Quand on est à Calvi pour quelques jours, il est indispensable de se détourner un peu vers le sud pour aller visiter le bourg de Calenzana, l’un des plus considérables de l’île. Calenzana est un gros débouché d’huile et de miel. Industrieuse et gaie, la population y dépasse aujourd’hui trois mille âmes.

Elle croîtra encore, car la Balagne est le pays des belles filles corses.

Il est aisé de le pressentir à la quantité d’enfants qui grouillent dans ses rues montueuses et fleuries. Je n’ai vu autant de gosses qu’à Cancale, ville également très prolifique, où l’Amour ne débande pas son arc. À Calenzana, il n’en perd pas une flèche.

Le bourg s’enorgueillit d’un souvenir historique un peu lointain, qui est la défaite des mercenaires allemands de Gênes par Ceccaldi, l’un de ses enfants. Cela se passait en 1332, sous Charles VI, et l’histoire ne nous est pas bien présente ; il n’y a guère parmi nous que le prince qui puisse en traiter sans faillir avec les Calenzanais.

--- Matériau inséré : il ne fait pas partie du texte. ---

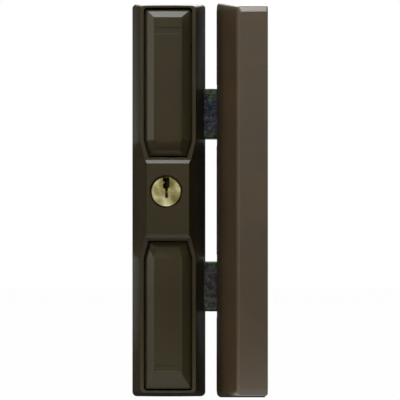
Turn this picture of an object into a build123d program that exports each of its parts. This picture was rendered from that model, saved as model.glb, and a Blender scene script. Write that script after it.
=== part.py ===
"""Skylight lock: a key-operated lock case with two sliding bolts, and the strike box that takes them.

Frame: X to the right, Z up, the mounting plane at Y = 0 and the front towards -Y.
The origin is the centre of the case's back. "Depth" below is the distance in front of the
mounting plane, so front_plane(depth) is a plane that faces the person at the lock.
All sizes are in millimetres. The bolts are modelled thrown, as the lock stands when locked.
"""

from build123d import *
from math import atan, cos, pi, radians, sin, sqrt, tan
import os

os.makedirs("parts", exist_ok=True)


def save(part, name):
    """Labels a finished piece and writes it to its own STEP file."""
    part.label = name
    export_step(part, f"parts/{name}.step")


# Driving dimensions of the case
case_width = 31.4
case_height = 168.7
skirt_depth = 10.0
ring_depth = 28.5
end_crown = 0.15
case_corner_radius = 2.0
side_wall = 1.7
ring_half_width = 11.65
ring_half_height = 81.1
ring_corner_radius = 1.6
waist_half_width = 9.8
taper_outer_z = 24.7
taper_inner_z = 17.0
block_depth = 31.2
block_step_depth = 29.9
block_step_half_width = 9.5
block_front_half_width = 8.8
block_half_height = 16.4
block_bevel = 1.55

# Driving dimensions of the screw covers
cover_half_width = 9.55
cover_end_half_width = 7.66
cover_inner_z = 18.05
cover_outer_z = 79.7
cover_rim_depth = 21.5
cover_foot_depth = 27.4
cover_top_depth = 30.0
cover_bevel_run = 3.7
upper_cover_end_run = 3.6
lower_cover_end_run = 6.5
cover_crease_z = 24.8
cover_slope_end_z = 20.4
cover_slope_end_depth = 28.9
cover_slope_foot_depth = 27.3
cover_end_depth = 27.2
cover_wall = 1.4
hollow_foot_depth = 25.8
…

Il est vrai qu’il se doit d’être renseigné, le prince Pierre, son père ayant vécu longtemps dans la commune.

Il passe même encore pour en être le bienfaiteur, à cause d’une fontaine publique qu’il donna à la ville. L’eau, en Corse, est un présent sans prix, et on y retrouve sur ce point la grande préoccupation des peuples pastoraux de l’Hellade, qui pour une fontaine rendaient un Théocrite. La source canalisée par le prince Pierre Bonaparte a enrichi les braves Calenzanais, ni plus ni moins. Ils le savent, ils le disent encore, et notre chef d’expédition a pu se rendre compte, à l’enthousiasme qui l’escorta pendant sa visite, de l’importance d’un bienfait assez idyllique en somme. La fontaine était festonnée de fleurs, adornée comme châsse, et il dut en boire un verre à la santé de la Balagne.

Notre hôte à Calenzana fut M. Bonacorsi. Il nous fit l’honneur de revendiquer ce devoir d’hospitalité au nom de l’amitié qui l’avait uni au bienfaiteur de la commune.

M. Bonacorsi est, son nom même l’indique, un passionné de son pays, et il aime la Corse comme l’on aime sa mère bien-aimée. Il voudrait qu’elle devînt riche, libérale, active, et il prêche d’exemple. Son jardin, qui abonde en cédratiers, est une pépinière d’eucalyptus de toutes les essences connues, et il en donne de la graine à qui lui en demande.

J’ai vu dans ce jardin quelque chose qui m’a remué profondément. C’est une grotte en rocaille, enguirlandée de plantes et parée comme un autel permanent de Fête-Dieu. Une source y chante dans une vasque, et un banc, dans l’ombre et le murmure, invite à la rêverie. C’est le tombeau du fils unique de ce digne homme. Il y passe sa vie.